The fruit of the Eden Tree is the very fruit that Dolittle’s wife, Lily, died trying to find seven years before. Dolittle sets sail with his menagerie for crew and young Tommy, who has enlisted as his apprentice.
it’s the creatures with fur and feathers that don’t engage, a fatal flaw
In this animated and live action kids’ adventure, Downey is always watchable and just fine as the doctor. Antonio Banderas as Rassouli, king of the bandits, is a gravely-voiced menace. No issues with the dodgy, plotting courtiers played by Broadbent and Sheen either.
It’s the creatures with fur or feathers or fins that don’t engage. It’s a fatal flaw. They are there for the kids.
A long list of top actors including Emma Thompson, Marion Cottillard and Ralph Fiennes and more lined up to voice parrots, foxes, monkeys, tigers, gorillas, polar bears and ostriches. If only their characters were more fun.
It’s fine for the animals to look cartoonish, not particularly lifelike. It doesn’t undermine the live action in a kids’ show.
Dolittle has been slow to arrive on screen. There are stories of re-writes and re-shoots and other delays. The critics, sensing a production unsteady on its newborn legs, have piled on one by one.
It doesn’t deserve the universal panning it has been getting. Though the characters don’t exactly come alive, the jokes, visual and verbal, do pull some surprises.
When it was over, children near me didn’t muck up or run from the cinema shrieking. They stayed to dance during the jaunty final credits.
They would have loved the look. The study in Dolittle Manor with its high-line model train track, musical instruments and wacky décor is great.

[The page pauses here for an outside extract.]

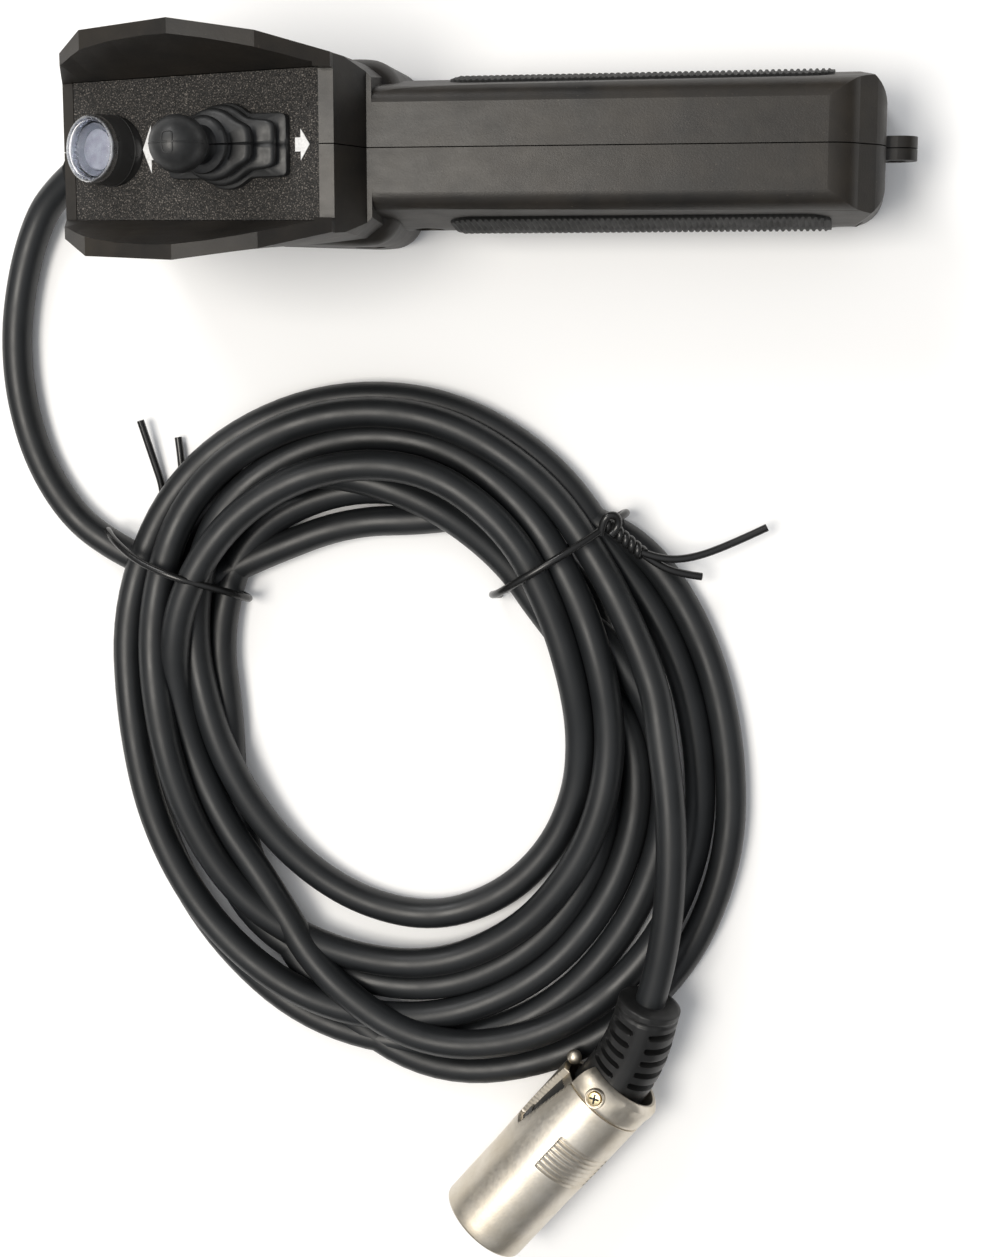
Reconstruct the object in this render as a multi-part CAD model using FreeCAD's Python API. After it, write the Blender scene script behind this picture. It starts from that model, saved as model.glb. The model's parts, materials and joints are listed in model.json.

Adventures on the high seas aboard the Water Lily and the visit to Rassouli’s island hangout would have been thrilling to watch too.

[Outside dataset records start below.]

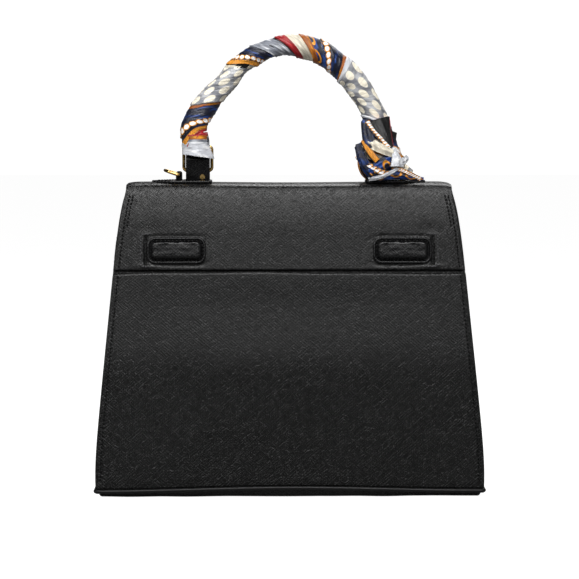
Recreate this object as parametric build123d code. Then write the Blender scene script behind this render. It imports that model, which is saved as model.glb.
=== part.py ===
from build123d import *
import math
import os

os.makedirs("parts", exist_ok=True)

# ---------------------------------------------------------------- driving dimensions (mm)
# Frame: origin at the centre of the footprint on the floor, +Z up, the front faces -Y.
# "right" is the +X side and "left" the -X side of the bag seen from its front.
BOTTOM_W = 282.0        # body width at the base
TOP_W = 240.0           # body width at the top edge
BOTTOM_D = 120.0        # body depth at the base
TOP_D = 45.0            # body depth at the top edge
FOOT_H = 3.5            # height of the base above the floor
BODY_TOP = 223.0        # height of the rear top edge, where the flap turns over
FRONT_TOP = 216.0       # height of the front panel, hidden under the flap
PANEL_T = 2.6           # board-backed leather of the front, back and base
GUSSET_TOP = 206.0
GUSSET_T = 2.0

POCKET_TOP = 163.5      # mouth of the slip pocket on the back
POCKET_T = 1.6

BELT_Z = 178.0          # mid height of the belt straps
BELT_H = 20.0
BELT_T = 2.2
SLIT_X = (103.2, 108.2) # slit in the back panel that the belt passes through

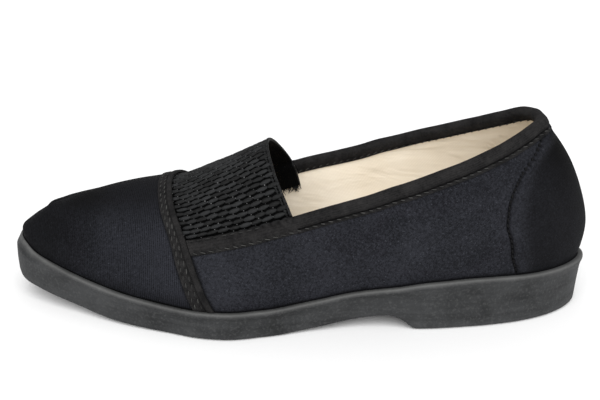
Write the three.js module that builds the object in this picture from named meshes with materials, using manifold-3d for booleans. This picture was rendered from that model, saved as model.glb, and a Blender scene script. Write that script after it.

It may be the adults who can’t accept Downey Jr, best known as world-weary Iron Man Tony Stark, as a weirdo who just wants to speak to animals.
From director Stephen Gaghan (writer of serious films like Traffic and Syriana, and co-writer here) this adventure fantasy has its daft heart in the right place. It’s not hilarious but it is cheerful, good to look at, and has surely at least managed a pass.